The FOS reviewed this claim and concluded it was a case of careless misrepresentation. In instances such as this, the misrepresentation arises from insufficient care. This includes anything from an oversight or an inadvertent mistake. The FOS felt that Mrs G should have answered some application questions differently based on her medical history. However, they also believed it was likely that she misinterpreted the question, resulting in an unintentional misrepresentation.
The complaint was upheld in favour of Mrs G. AIG was instructed to reinstate Mrs G’s policy with the reduced premium and the relevant exclusion. AIG was also instructed to settle the complaint and provide £250 compensation.
Legal and General critical illness claim rejected?
In 2012, Mr A took out two insurance policies through an adviser at a bank. One provided life and critical illness cover and the other just life cover. He fell ill and submitted a critical illness claim to Legal and General. Legal and General investigated the claim and found he hadn’t disclosed he was a smoker when he applied. If he had done so, it said it wouldn’t have offered cover on the same terms.
Mr A challenged this decision. The FOS reviewed the complaint and upheld it in favour of Mr A. They concluded that it was not clear Mr A deliberately or recklessly misled the insurer. They advised that Mr A took the policy out via an advisor, without knowing exactly what question the adviser asked and if his answer was recorded correctly. They therefore felt it was unfair to suggest Mr A deliberately tried to mislead anyone.
FOS instructed Legal and General to restore the position that Mr A would have been in if the right information had been provided. In this case, he would have been offered cover based on smoker rates. This includes a lower amount of cover for the premium he paid. Legal and General were instructed to reinstate this policy and review the claim as if there had been no misrepresentation. Mr A was also awarded £500 compensation.
Liverpool Victoria life and critical illness policy cancelled
Mr and Mrs M applied for a joint life and critical illness policy in July 2013. This was accepted on 11 July 2013 and the policy started on 8th August 2013. In September 2013, Mr and Mrs M submitted a revised application form. This confirmed Mr M had been signed off work on 8 August 2013 with acid reflux.
Upon submitting this, Liverpool Victoria also discovered that Mr M saw his GP for reflux symptoms and was prescribed medication on 5th August 2013. It said he should have disclosed this information before the policy started and had it known about this, it would have postponed the policy until Mr M’s health position had been clarified. As such, it cancelled the policy and refunded the premiums paid.

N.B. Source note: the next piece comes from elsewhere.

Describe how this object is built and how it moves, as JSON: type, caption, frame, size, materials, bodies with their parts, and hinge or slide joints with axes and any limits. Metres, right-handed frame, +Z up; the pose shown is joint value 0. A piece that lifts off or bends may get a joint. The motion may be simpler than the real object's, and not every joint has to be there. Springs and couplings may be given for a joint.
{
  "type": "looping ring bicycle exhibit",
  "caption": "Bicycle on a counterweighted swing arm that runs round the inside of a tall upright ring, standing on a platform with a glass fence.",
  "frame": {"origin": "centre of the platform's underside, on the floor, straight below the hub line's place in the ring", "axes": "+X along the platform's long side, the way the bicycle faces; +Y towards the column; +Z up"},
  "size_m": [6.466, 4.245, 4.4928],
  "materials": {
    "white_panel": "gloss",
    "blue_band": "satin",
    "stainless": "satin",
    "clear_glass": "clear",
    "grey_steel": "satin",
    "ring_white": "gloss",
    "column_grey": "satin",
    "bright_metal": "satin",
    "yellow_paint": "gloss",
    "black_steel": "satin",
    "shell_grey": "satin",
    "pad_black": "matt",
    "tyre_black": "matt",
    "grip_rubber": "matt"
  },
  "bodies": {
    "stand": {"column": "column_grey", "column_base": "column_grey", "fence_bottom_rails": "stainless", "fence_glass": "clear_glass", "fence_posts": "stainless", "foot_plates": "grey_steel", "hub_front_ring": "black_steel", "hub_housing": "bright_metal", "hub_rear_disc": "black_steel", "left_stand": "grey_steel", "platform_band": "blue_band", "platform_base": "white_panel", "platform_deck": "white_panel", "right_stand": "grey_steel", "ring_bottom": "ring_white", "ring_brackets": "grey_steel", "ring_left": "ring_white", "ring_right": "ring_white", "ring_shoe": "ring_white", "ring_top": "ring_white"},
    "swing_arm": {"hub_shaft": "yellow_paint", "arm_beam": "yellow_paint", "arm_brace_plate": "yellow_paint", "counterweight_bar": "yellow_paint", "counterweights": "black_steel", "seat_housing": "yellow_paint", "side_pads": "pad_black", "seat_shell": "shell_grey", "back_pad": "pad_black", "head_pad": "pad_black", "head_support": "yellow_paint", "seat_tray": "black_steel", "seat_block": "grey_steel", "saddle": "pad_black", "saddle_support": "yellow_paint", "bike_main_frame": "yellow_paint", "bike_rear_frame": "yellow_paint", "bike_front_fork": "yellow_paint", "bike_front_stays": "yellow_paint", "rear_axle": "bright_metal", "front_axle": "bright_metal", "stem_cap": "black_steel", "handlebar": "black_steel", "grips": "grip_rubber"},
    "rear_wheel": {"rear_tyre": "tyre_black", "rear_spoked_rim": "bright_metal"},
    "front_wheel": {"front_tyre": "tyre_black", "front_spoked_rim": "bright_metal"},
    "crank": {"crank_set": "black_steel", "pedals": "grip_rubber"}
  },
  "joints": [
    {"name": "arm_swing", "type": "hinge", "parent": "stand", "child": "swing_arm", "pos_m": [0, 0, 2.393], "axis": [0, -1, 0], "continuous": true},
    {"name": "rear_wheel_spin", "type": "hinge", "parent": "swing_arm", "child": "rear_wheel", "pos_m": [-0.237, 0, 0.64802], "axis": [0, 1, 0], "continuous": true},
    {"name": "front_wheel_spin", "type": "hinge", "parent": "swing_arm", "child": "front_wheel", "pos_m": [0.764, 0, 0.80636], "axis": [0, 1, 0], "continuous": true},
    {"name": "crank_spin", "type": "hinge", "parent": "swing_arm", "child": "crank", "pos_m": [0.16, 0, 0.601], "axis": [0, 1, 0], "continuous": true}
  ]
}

Mr and Mrs M challenged this decision, and the matter was escalated to the FOS. The FOS concluded that there was no evidence for major concern until Mr M’s GP visit on 5th August 2013. The FOS noted that individuals suffer from indigestion-type symptoms. These will include such things as heartburn and acid reflux. They often resolve quickly and the NHS Choices website states most people with such symptoms will not need to see their doctor and can take action such as changing diet or taking an antacid.
The FOS concluded Mr M had no initial reason to disclose his symptoms to Liverpool Victoria. Based on the facts, FOS advised this was a case of innocent misrepresentation. FOS decided in favour of Mr and Mrs M, instructing Liverpool Victoria to reinstate the policy.